In the early part of the 1980s, de Kooning began to infuse his canvases with a particularly lyrical quality that found its staying power in the curvature and warmth of his lines. The thick, impasto shapes of his previous series were softened and smoothed into fluttering arabesques of calligraphic strokes. Emanating an airy lightness found only in these later ‘ribbon’ paintings, Untitled III is a study of the interactions between fluid lines and amorphous fields of color. Reducing his palette to just blue, red, black, and white, de Kooning exhibits an enormous restraint that is both at odds and in direct conversation with his years of vigorous paint application. The white ground is a dominant force as it sets the stage for harmonious interactions between undulating areas of red and the sweeping gestures of his brush. To the right side, more solid shapes appear, their edges lined with blue. These same lines detach from their anchors and drift like silk on the wind into the upper reaches of the painting where they mingle and twist with free-floating shapes. It is hard not to make connections between these late paintings and the works of Henri Matisse, in particular the French master’s lyrical paintings such as The Dance (1909, Museum of Modern Art, New York). There is a similar ability to coax movement and grace out of even the simplest line in the Fauvist painter’s enthralling works that de Kooning took to in his later years. Speaking to this idea in 1980, de Kooning commented, “Lately I’ve been thinking, that it would be nice to be influenced by Matisse. I mean he’s so lighthearted. I have a book about how old he was and how he cut out colored patterns and he made it so joyous. I would like to do that—not like him, but joyous, more or less” (W. de Kooning, quoted in M. Stevens and A. Swan, De Kooning: An American Master, 2004, p. 589).

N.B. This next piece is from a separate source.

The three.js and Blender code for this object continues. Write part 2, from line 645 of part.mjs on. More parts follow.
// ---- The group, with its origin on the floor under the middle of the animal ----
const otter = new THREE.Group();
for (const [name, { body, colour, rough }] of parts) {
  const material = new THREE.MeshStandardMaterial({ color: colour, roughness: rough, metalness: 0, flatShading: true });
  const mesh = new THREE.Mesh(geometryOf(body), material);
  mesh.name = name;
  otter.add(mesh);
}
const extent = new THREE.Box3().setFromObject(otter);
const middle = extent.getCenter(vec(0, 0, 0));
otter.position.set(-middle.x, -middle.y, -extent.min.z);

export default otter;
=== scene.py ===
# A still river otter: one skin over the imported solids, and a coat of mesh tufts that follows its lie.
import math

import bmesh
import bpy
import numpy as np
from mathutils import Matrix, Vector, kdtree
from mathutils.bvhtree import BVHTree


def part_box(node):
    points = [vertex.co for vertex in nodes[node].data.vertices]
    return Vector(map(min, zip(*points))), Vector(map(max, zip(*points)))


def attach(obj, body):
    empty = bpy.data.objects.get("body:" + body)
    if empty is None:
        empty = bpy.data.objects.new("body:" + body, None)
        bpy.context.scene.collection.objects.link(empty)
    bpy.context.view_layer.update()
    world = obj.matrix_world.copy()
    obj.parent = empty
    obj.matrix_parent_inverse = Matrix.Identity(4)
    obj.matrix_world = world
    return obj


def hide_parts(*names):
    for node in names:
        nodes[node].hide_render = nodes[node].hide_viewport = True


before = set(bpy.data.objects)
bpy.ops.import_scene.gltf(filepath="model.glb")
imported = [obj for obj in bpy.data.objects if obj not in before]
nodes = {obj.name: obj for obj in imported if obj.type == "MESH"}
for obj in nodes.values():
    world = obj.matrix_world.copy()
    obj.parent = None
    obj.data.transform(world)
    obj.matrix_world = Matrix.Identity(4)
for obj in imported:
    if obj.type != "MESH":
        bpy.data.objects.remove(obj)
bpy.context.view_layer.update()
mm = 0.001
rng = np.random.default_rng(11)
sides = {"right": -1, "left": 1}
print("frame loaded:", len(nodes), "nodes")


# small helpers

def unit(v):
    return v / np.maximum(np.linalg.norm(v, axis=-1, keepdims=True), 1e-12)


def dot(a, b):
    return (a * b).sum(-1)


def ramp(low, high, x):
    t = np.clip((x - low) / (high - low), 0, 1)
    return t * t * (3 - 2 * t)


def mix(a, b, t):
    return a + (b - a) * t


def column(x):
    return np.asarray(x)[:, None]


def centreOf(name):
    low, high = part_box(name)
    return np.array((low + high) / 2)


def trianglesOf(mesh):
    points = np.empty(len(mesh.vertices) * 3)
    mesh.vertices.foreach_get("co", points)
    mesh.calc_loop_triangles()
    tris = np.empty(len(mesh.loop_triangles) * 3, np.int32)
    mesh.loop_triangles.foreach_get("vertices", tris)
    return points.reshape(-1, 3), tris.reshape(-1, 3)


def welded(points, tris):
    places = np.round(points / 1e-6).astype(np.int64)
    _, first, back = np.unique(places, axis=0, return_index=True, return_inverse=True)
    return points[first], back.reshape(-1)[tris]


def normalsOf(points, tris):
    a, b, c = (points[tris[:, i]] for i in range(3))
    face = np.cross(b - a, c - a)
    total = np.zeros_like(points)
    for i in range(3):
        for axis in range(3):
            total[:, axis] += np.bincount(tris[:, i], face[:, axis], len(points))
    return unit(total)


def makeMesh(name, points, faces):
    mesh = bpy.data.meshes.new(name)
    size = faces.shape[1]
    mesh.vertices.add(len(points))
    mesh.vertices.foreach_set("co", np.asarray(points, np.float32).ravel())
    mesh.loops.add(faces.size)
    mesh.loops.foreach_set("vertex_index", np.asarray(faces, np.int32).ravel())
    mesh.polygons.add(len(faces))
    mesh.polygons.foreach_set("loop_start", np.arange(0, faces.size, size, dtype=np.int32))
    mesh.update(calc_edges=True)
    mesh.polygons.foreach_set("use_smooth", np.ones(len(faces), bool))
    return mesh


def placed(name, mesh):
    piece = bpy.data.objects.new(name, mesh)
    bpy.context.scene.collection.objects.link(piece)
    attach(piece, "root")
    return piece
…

Prior to his ribbon paintings, the artist had been edging progressively closer toward less heavily worked surfaces that still retained the same intensity and visual intrigue he had become known for. In the 1970s, a more linear quality emerged from de Kooning’s multi-colored canvases. As with many of his most influential paintings, these abstractions were catalyzed by the artist’s surroundings. Looking upon the interplay of light and water enveloping him in the idyllic setting of northern Long Island, his early interest in the figure and the urban environment was consumed by a pastoral vision only he could have conjured. Combining this with a presiding interest in the works of artists like Chaïm Soutine, he began to develop an interplay of near-representational compositions that evoke the organic forms of land and nature but never fully materialize. Drawing upon this, David Sylvester noted, "Soutine, in the landscapes of his Céret period, had used broad strokes of thick, juicy paint to put flesh on the bones of analytical cubist compositions, or of the Cézannes that had inspired these. And there is no doubt that those paintings had a crucial influence on de Kooning" (D. Sylvester, About Modern Art: Critical Essays 1948-1996, London, 2001, p. 338). It is from between these natural forms that white spaces began to emerge and separate the painted areas into lines and organic shapes. Like reflections in the ripples of the waters he so frequently observed, they brought a breath and space to his work that had not been seen previously.

At the time that Untitled III was painted, the artist was taking stock of his years and thinking about his triumphs and missteps along the way. However, rather than bask in the glory of his accomplishments or become mired in regret, he resurrected ideas and paid tribute to his extraordinary journey through a tumultuous century. “Instead of just looking back in reverie to his past, as happens so frequently in old age, he transformed looking back into looking forward,” Klaus Kertess again explained (K. Kertess, “Further Reflection,” in Willem de Kooning: The Last Beginning, exh. cat., New York, 2007, p. 18). Thinking about his formative years, he surveyed the many twists of his life and thought about the various artists and individuals he had crossed paths with on the way. Among them, his late colleague Arshile Gorky figured prominently in de Kooning’s mind. The two were founding members of the American school of abstraction before the former’s untimely death in 1948. Reminiscing about his friend many years later, the feelings of nostalgia that may have been strengthened by the artist’s visit to Gorky’s retrospective at the Whitney Museum of American Art in 1983. Untitled III elaborates on and draws from the powerful calligraphic lines and biomorphic forms of the Armenian-American painter, connecting the two men once again over the span of time. “The resulting radiant freshness is far removed from the introspection and/or desperation which is often a feature of the late work of great artists. That famed anxiety which has proven a touchstone of, indeed almost driving force behind, so much of de Kooning’s art has, at least momentarily, been overlaid with something approaching lyricism.” (J. Zilczer, A Way of Living: The Art of Willem de Kooning, New York, 2014, p. 242). Instead of looking back with grief of disappointment, works like Untitled III seem to signal de Kooning entering a more contemplative, accepting era in his final years.